Some of these rules are a single option where IEEE-754 offers choices.

- Divide by 0 produces +/- INF, except 0/0 which results in NaN.
- log of (+/-) 0 produces -INF. log of a negative value (other than -0) produces NaN.
- Reciprocal square root (rsq) or square root (sqrt) of a negative number produces NaN. The exception is -0; sqrt(-0) produces -0, and rsq(-0) produces -INF.
- INF - INF = NaN
- (+/-)INF / (+/-)INF = NaN
- (+/-)INF * 0 = NaN
- NaN (any OP) any-value = NaN
- The comparisons EQ, GT, GE, LT, and LE, when either or both operands is NaN returns
**FALSE**. - Comparisons ignore the sign of 0 (so +0 equals -0).
- The comparison NE, when either or both operands is NaN returns
**TRUE**. - Comparisons of any non-NaN value against +/- INF return the correct result.

### Deviations or additional requirements from IEEE-754 rules

- IEEE-754 requires floating-point operations to produce a result that is the nearest representable value to an infinitely-precise result, known as round-to-nearest-even. Direct3D 11 defines the same requirement: 32-bit floating-point operations produce a result that is within 0.5 unit-last-place (ULP) of the infinitely-precise result. This means that, for example, hardware is allowed to truncate results to 32-bit rather than perform round-to-nearest-even, as that would result in error of at most 0.5 ULP.This rule applies only to addition, subtraction, and multiplication.
- There is no support for floating-point exceptions, status bits or traps.
- Denorms are flushed to sign-preserved zero on input and output of any floating-point mathematical operation. Exceptions are made for any I/O or data movement operation that doesn't manipulate the data.
- States that contain floating-point values, such as Viewport MinDepth/MaxDepth, BorderColor values, may be provided as denorm values and may or may not be flushed before the hardware uses them.
- Min or max operations flush denorms for comparison, but the result may or may not be denorm flushed.
- NaN input to an operation always produces NaN on output. But the exact bit pattern of the NaN is not required to stay the same (unless the operation is a raw move instruction - which doesn't alter data.)
- Min or max operations for which only one operand is NaN return the other operand as the result (contrary to comparison rules we looked at earlier).
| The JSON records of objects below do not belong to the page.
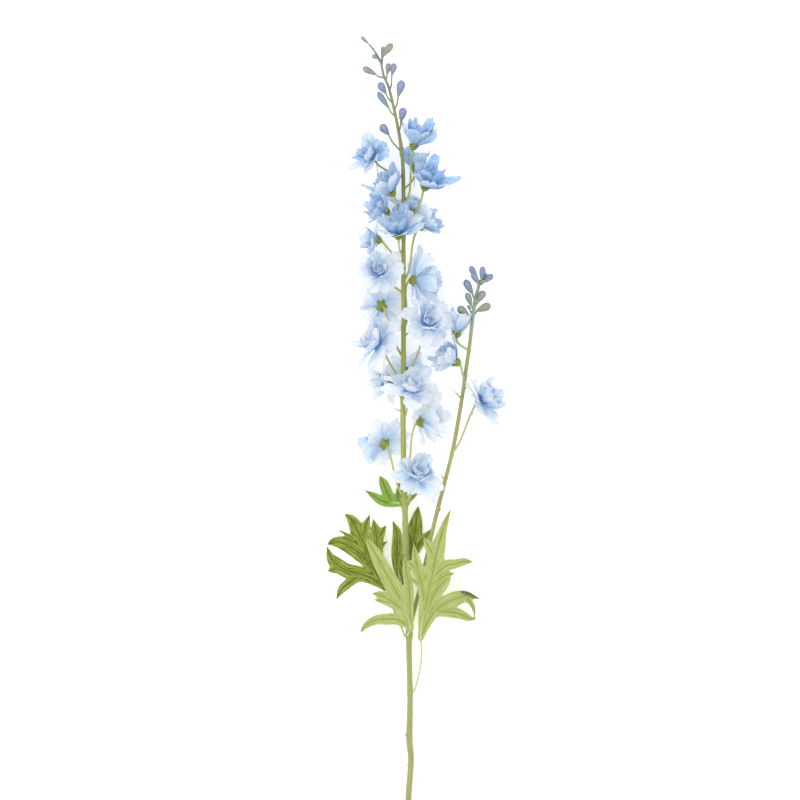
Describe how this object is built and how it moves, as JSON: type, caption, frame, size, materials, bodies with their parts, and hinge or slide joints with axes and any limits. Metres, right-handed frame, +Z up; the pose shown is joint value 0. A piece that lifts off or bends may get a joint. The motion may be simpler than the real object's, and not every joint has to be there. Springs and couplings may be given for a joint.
{
  "type": "delphinium flower spike",
  "caption": "Cut stem of double delphinium lying flat, with a budded tip, a loose spike of double blooms, a side shoot and palm-shaped leaves.",
  "frame": {"origin": "on the resting surface, under the middle of the outline box", "axes": "+Y along the stem from its cut end to its tip, +X to the side shoot's side, +Z up from the resting surface"},
  "size_m": [0.1948, 0.8618, 0.0841],
  "materials": {
    "stem": "satin",
    "petals": "matte",
    "pale_leaf": "matte",
    "deep_leaf": "matte"
  },
  "bodies": {
    "root": {"stem": "stem", "bloom_01": "petals", "bloom_02": "petals", "bloom_03": "petals", "bloom_04": "petals", "bloom_05": "petals", "bloom_06": "petals", "bloom_07": "petals", "bloom_08": "petals", "bloom_09": "petals", "bloom_10": "petals", "bloom_11": "petals", "bloom_12": "petals", "bloom_13": "petals", "bloom_14": "petals", "bloom_15": "petals", "bloom_16": "petals", "bloom_17": "petals", "bloom_18": "petals", "bloom_19": "petals", "bloom_20": "petals", "bloom_21": "petals", "side_bloom_1": "petals", "side_bloom_2": "petals", "side_bloom_3": "petals", "leaf_front_left": "pale_leaf", "leaf_front_right": "pale_leaf", "leaf_back_left": "deep_leaf", "leaf_back_right": "deep_leaf", "leaf_upper_left": "deep_leaf", "leaf_upper_right": "deep_leaf"}
  },
  "joints": []
}
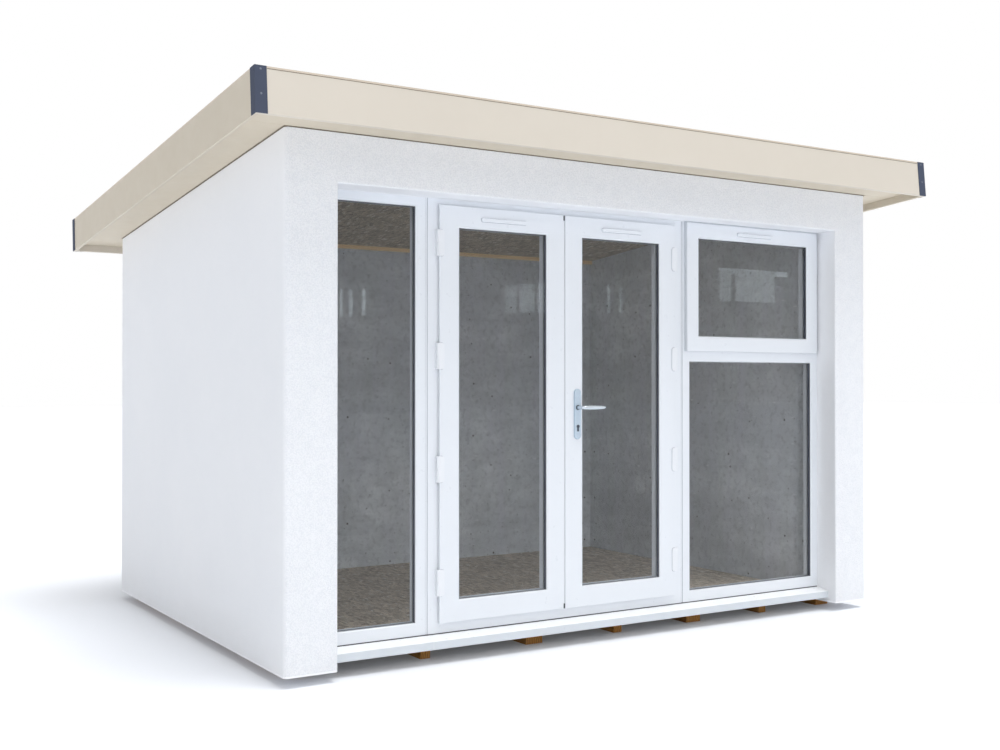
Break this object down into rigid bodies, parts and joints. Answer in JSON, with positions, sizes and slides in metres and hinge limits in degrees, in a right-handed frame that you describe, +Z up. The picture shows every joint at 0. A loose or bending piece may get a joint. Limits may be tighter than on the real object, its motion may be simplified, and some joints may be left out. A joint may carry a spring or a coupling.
{
  "type": "garden office pod",
  "caption": "Insulated garden room with white rendered walls, a single-pitch roof with cream fascias, and a glazed front with a side light, French doors and a window.",
  "frame": {"origin": "on the ground, in the middle of the roof's width and depth", "axes": "+X to the right along the glazed front as seen from outside, +Y from the front to the rear, +Z up"},
  "size_m": [3.917, 3.053, 2.4957],
  "materials": {
    "render": "matt white stippled render",
    "lining_board": "matt grey cement board",
    "treated_timber": "rough-sawn, treated brown",
    "pine": "planed",
    "floor_board": "flake board",
    "floor_core": "insulated floor panel with grey board faces",
    "ceiling_board": "flake board",
    "roof_core": "flake board over insulation",
    "roof_membrane": "matt sheet",
    "edge_trim": "satin",
    "fascia": "satin cream",
    "soffit": "satin cream",
    "corner_cap": "satin slate blue",
    "white_frame": "smooth white",
    "white_hinge": "smooth white",
    "glazing": "clear sealed units",
    "black_rubber": "matt",
    "satin_chrome": "satin",
    "nickel": "satin"
  },
  "bodies": {
    "building": {"bearers": "treated_timber", "floor_panel": "floor_core", "floor_deck": "floor_board", "left_wall": "render", "right_wall": "render", "rear_wall": "render", "front_left_pier": "render", "front_right_pier": "render", "front_lintel": "render", "side_linings": "lining_board", "rear_lining": "lining_board", "rear_batten": "pine", "ceiling_board": "ceiling_board", "roof_panel": "roof_core", "roof_membrane": "roof_membrane", "roof_edge_trim": "edge_trim", "front_fascia": "fascia", "rear_fascia": "fascia", "side_fascias": "fascia", "front_soffit": "soffit", "rear_soffit": "soffit", "side_soffits": "soffit", "corner_caps": "corner_cap", "side_light_frame": "white_frame", "side_light_glass": "glazing", "frame_couplers": "white_frame", "door_frame": "white_frame", "meeting_blocks": "black_rubber", "window_frame": "white_frame", "lower_light_glass": "glazing", "window_sash": "white_frame", "window_glass": "glazing", "window_vent": "white_frame", "sill": "white_frame", "left_frame_hinges": "white_hinge", "right_frame_hinges": "white_hinge"},
    "left_door": {"left_door_leaf": "white_frame", "left_door_glass": "glazing", "left_door_vent": "white_frame", "left_leaf_hinges": "white_hinge"},
    "right_door": {"right_door_leaf": "white_frame", "right_door_glass": "glazing", "right_door_vent": "white_frame", "right_leaf_hinges": "white_hinge", "handle_plates": "satin_chrome", "lock_cylinder": "nickel"},
    "door_lever": {"lever_handle": "satin_chrome"}
  },
  "joints": [
    {"name": "left_door_hinge", "type": "hinge", "parent": "building", "child": "left_door", "pos_m": [-0.952, -1.16262, 1.1], "axis": [0, 0, -1], "range_deg": [0, 90]},
    {"name": "right_door_hinge", "type": "hinge", "parent": "building", "child": "right_door", "pos_m": [0.456, -1.16262, 1.1], "axis": [0, 0, 1], "range_deg": [0, 90]},
    {"name": "lever_turn", "type": "hinge", "parent": "right_door", "child": "door_lever", "pos_m": [-0.176, -1.1256, 1.144], "axis": [0, 1, 0], "range_deg": [-35, 40], "stiffness_Nm_per_rad": 8}
  ]
}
This is a IEEE 754R rule.
The IEEE-754R specification for floating point min and max operations states that if one of the inputs to min or max is a quiet QNaN value, the result of the operation is the other parameter. For example:

`min(x,QNaN) == min(QNaN,x) == x (same for max)`

A revision of the IEEE-754R specification adopted a different behavior for min and max when one input is a "signaling" SNaN value versus a QNaN value:

`min(x,SNaN) == min(SNaN,x) == QNaN (same for max)`

Generally, Direct3D follows the standards for arithmetic: IEEE-754 and IEEE-754R. But in this case, we have a deviation.

The arithmetic rules in Direct3D 10 and later don't make any distinctions between quiet and signaling NaN values (QNaN versus SNaN). All NaN values are handled the same way. In the case of min and max, the Direct3D behavior for any NaN value is like how QNaN is handled in the IEEE-754R definition. (For completeness - if both inputs are NaN, any NaN value is returned.)

- Another IEEE 754R rule is that min(-0,+0) == min(+0,-0) == -0, and max(-0,+0) == max(+0,-0) == +0, which honors the sign, in contrast to the comparison rules for signed zero (as we saw earlier). Direct3D recommends the IEEE 754R behavior here, but doesn't enforce it; it is permissible for the result of comparing zeros to be dependent on the order of parameters, using a comparison that ignores the signs.
- x*1.0f always results in x (except denorm flushed).
- x/1.0f always results in x (except denorm flushed).
- x +/- 0.0f always results in x (except denorm flushed). But -0 + 0 = +0.
- Fused operations (such as mad, dp3) produce results that are no less accurate than the worst possible serial ordering of evaluation of the unfused expansion of the operation. The definition of the worst possible ordering, for the purpose of tolerance, is not a fixed definition for a given fused operation; it depends on the particular values of the inputs. The individual steps in the unfused expansion are each allowed 1 ULP tolerance (or for any instructions Direct3D calls out with a more lax tolerance than 1 ULP, the more lax tolerance is allowed).
- Fused operations adhere to the same NaN rules as non-fused operations.
- sqrt and rcp have 1 ULP tolerance. The shader reciprocal and reciprocal square-root instructions,
**rcp**and**rsq**, have their own separate relaxed precision requirement. - Multiply and divide each operate at the 32-bit floating-point precision level (accuracy to 0.5 ULP for multiply, 1.0 ULP for reciprocal). If x/y is implemented directly, results must be of greater or equal accuracy than a two-step method.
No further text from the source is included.